O conceito de copyleft

Era o oposto do que pensava Stallman. Assim nascia a GPL (Generic Public License), também conhecida como "copyleft" numa brincadeira com o inglês "copyright". Utilizando as leis e o conceito dos direitos autorais, Stallman criou uma licença para preservar o direito dos utilizadores de modificar, redistribuir, estudar e revender os softwares que utilizam a GPL desde que mantivessem os mesmos direitos nas modificações que fizessem.
Isto impede que as empresas 'raptem', os programas gratuitos desenvolvidos por indivíduos ou universidades e ganhem muito dinheiro com programas proprietários. Muita gente disse e ainda diz que isto vai inviabilizar a desenvolvimento da informática, mas não é o que tem acontecido. Dois exemplos de programas que, mesmo protegidos pela GPL foram desenvolvidos por grandes companhias são o GNU C++ e o GNU Objective C.
O primeiro foi desenvolvido pelo consórcio MCC e o segundo pela NeXT, empresa do criador do MAC, Steve Jobs. No início, as duas empresas quiseram lançar os seus produtos como proprietários, mas por causa da GPL isso não foi possível, já que os dois programas baseavam-se no GNU GCC, compilador de C criado por Stallman. Para evitar a GPL seria necessário iniciar o desenvolvimento do software desde o princípio. Seria muito mais caro e não valeria a pena.
O desenvolvimento da GPL criou uma outra licença dirigida para os manuais e a documentação dos softwares. Bem mais simples e bem menos famosa, a FDL, usa os mesmos princípios para toda a documentação relativa aos softwares livres, uma área crítica para todos aqueles que se iniciam neste universo (por causa da falta de documentos e da ainda, baixa qualidade deles).

Nenhum consenso

Todos acompanharam, nos últimos meses, os ataques dos executivos da Microsoft, contra Linus Torvalds e o Linux. Apesar do que aparenta, a maioria desses ataques não é contra a difusão do Linux nem contra Linus. A pedra no sapato da Microsoft é a licença por detrás do Linux, a GPL. Mesmo assim, a empresa de Seattle foi obrigada a fazer uma modificações importantes na licença de alguns dos seus produtor como fruto do crescimento da comunidade Free Software.

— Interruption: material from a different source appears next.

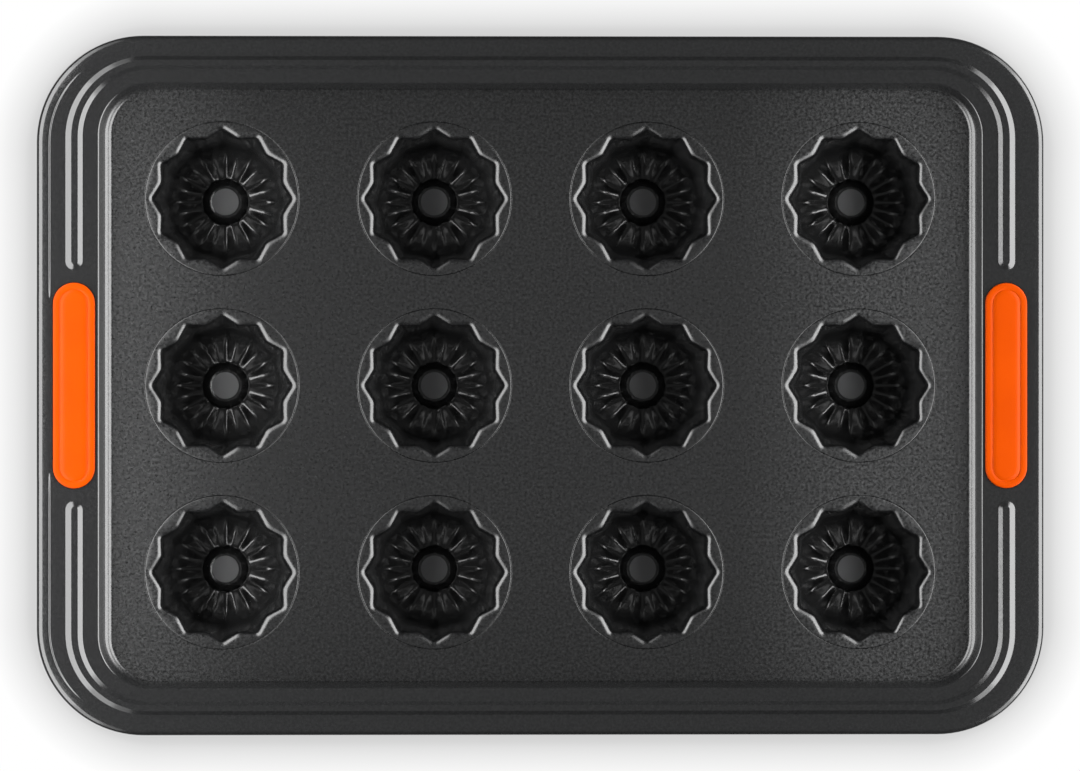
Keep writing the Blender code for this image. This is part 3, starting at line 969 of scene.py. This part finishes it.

Mas quem acha que só os defensores das licenças proprietárias discordam da GPL, engana-se. Muitos programadores discordam das ideias de Stallman e da GPL. Alguns discordam dos dois.

No livro Só Por Prazer; Torvalds critica o fanatismo de Stallman e a sua defesa incansável da GPL, apesar do Linux usar a GPL desde o seu nascimento, no começo dos anos 80.

Outros sistemas operativo e softwares nem chegam a usar a GPL, mas as suas próprias licenças. Entre eles, posso citar BSD's, Netscape, X Windows (como já citei anteriormente), entre os mais famosos. Uma das diferenças básicas com a GPL é que essas outras licenças permitem que o código-fonte seja usado para a criação de software proprietário. São licenças deste tipo que permitem que a Microsoft faça uso de parte do código do FreeBSD. Claro que o facto do código do Windows ser proprietário ajuda a esconder estas coisinhas e a manter o mistério. Enquanto isso, seguem os ataques contra a GPL e o software livre.